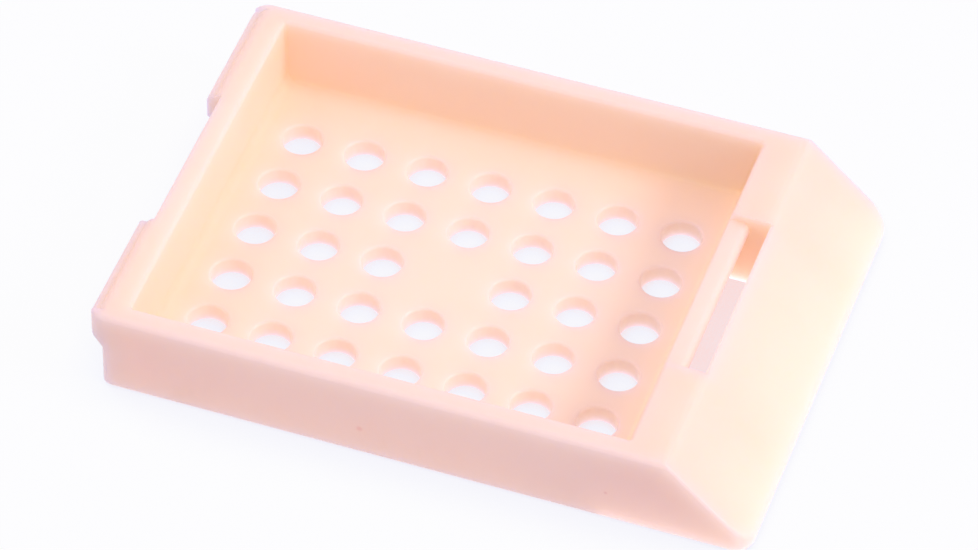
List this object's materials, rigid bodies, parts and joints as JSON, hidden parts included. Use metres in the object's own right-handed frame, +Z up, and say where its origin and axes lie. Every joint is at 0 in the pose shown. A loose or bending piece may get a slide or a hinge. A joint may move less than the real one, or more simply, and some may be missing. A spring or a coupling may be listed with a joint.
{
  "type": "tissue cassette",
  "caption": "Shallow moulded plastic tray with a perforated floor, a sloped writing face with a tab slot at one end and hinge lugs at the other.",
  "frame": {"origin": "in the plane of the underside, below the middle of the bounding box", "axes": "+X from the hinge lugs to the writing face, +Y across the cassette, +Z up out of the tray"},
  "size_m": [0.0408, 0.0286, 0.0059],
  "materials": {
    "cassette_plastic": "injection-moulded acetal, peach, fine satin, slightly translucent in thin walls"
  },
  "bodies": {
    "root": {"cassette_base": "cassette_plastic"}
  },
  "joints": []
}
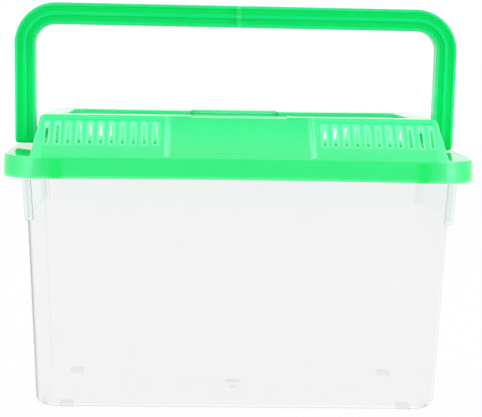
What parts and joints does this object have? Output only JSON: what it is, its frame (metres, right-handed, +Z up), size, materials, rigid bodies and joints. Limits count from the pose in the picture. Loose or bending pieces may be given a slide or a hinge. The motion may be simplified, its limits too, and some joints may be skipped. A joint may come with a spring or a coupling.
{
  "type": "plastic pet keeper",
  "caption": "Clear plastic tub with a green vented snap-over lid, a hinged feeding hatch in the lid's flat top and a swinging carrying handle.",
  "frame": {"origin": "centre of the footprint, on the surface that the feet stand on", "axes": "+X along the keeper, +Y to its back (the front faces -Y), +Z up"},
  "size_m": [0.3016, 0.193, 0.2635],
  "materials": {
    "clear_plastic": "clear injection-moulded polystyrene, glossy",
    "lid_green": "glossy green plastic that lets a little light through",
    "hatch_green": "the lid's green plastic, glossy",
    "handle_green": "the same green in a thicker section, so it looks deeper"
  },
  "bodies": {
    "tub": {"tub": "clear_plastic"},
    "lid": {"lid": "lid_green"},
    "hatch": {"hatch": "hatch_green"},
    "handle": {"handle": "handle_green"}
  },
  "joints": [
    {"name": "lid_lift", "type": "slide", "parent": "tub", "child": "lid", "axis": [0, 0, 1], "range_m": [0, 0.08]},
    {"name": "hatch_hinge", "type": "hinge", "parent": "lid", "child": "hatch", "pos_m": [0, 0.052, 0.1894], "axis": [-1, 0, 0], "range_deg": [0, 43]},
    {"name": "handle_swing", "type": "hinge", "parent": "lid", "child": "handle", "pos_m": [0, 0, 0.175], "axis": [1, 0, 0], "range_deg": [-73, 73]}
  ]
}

YOUR INSTRUCTIONS
Copy the records above exactly as they appear.

RESPONSE TO THIS TASK
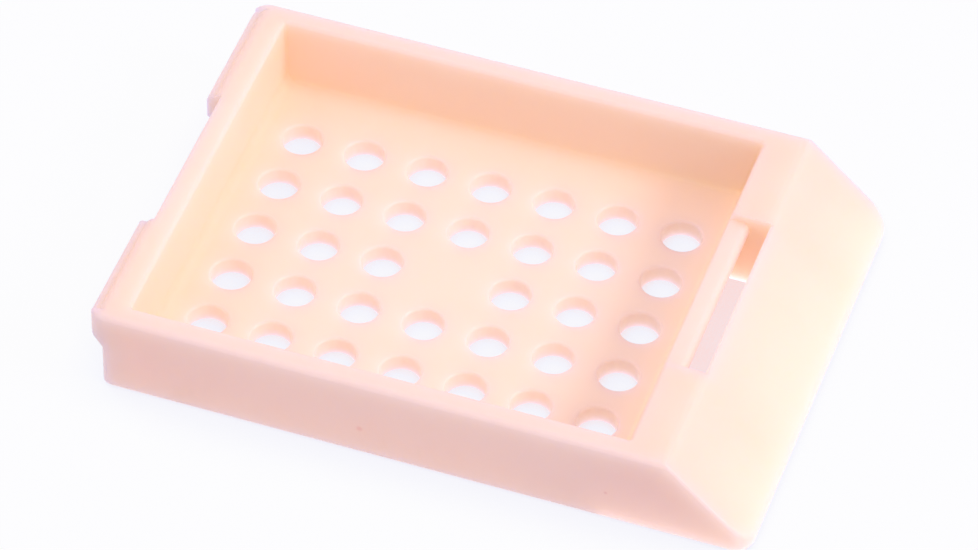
List this object's materials, rigid bodies, parts and joints as JSON, hidden parts included. Use metres in the object's own right-handed frame, +Z up, and say where its origin and axes lie. Every joint is at 0 in the pose shown. A loose or bending piece may get a slide or a hinge. A joint may move less than the real one, or more simply, and some may be missing. A spring or a coupling may be listed with a joint.
{
  "type": "tissue cassette",
  "caption": "Shallow moulded plastic tray with a perforated floor, a sloped writing face with a tab slot at one end and hinge lugs at the other.",
  "frame": {"origin": "in the plane of the underside, below the middle of the bounding box", "axes": "+X from the hinge lugs to the writing face, +Y across the cassette, +Z up out of the tray"},
  "size_m": [0.0408, 0.0286, 0.0059],
  "materials": {
    "cassette_plastic": "injection-moulded acetal, peach, fine satin, slightly translucent in thin walls"
  },
  "bodies": {
    "root": {"cassette_base": "cassette_plastic"}
  },
  "joints": []
}
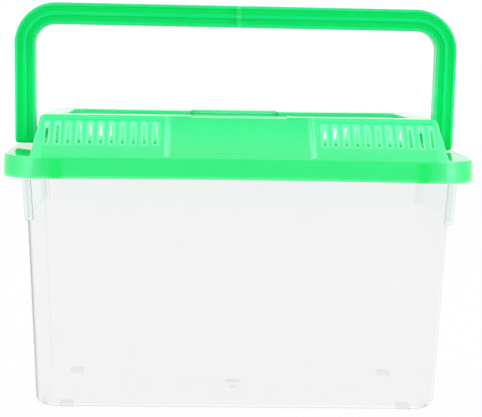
What parts and joints does this object have? Output only JSON: what it is, its frame (metres, right-handed, +Z up), size, materials, rigid bodies and joints. Limits count from the pose in the picture. Loose or bending pieces may be given a slide or a hinge. The motion may be simplified, its limits too, and some joints may be skipped. A joint may come with a spring or a coupling.
{
  "type": "plastic pet keeper",
  "caption": "Clear plastic tub with a green vented snap-over lid, a hinged feeding hatch in the lid's flat top and a swinging carrying handle.",
  "frame": {"origin": "centre of the footprint, on the surface that the feet stand on", "axes": "+X along the keeper, +Y to its back (the front faces -Y), +Z up"},
  "size_m": [0.3016, 0.193, 0.2635],
  "materials": {
    "clear_plastic": "clear injection-moulded polystyrene, glossy",
    "lid_green": "glossy green plastic that lets a little light through",
    "hatch_green": "the lid's green plastic, glossy",
    "handle_green": "the same green in a thicker section, so it looks deeper"
  },
  "bodies": {
    "tub": {"tub": "clear_plastic"},
    "lid": {"lid": "lid_green"},
    "hatch": {"hatch": "hatch_green"},
    "handle": {"handle": "handle_green"}
  },
  "joints": [
    {"name": "lid_lift", "type": "slide", "parent": "tub", "child": "lid", "axis": [0, 0, 1], "range_m": [0, 0.08]},
    {"name": "hatch_hinge", "type": "hinge", "parent": "lid", "child": "hatch", "pos_m": [0, 0.052, 0.1894], "axis": [-1, 0, 0], "range_deg": [0, 43]},
    {"name": "handle_swing", "type": "hinge", "parent": "lid", "child": "handle", "pos_m": [0, 0, 0.175], "axis": [1, 0, 0], "range_deg": [-73, 73]}
  ]
}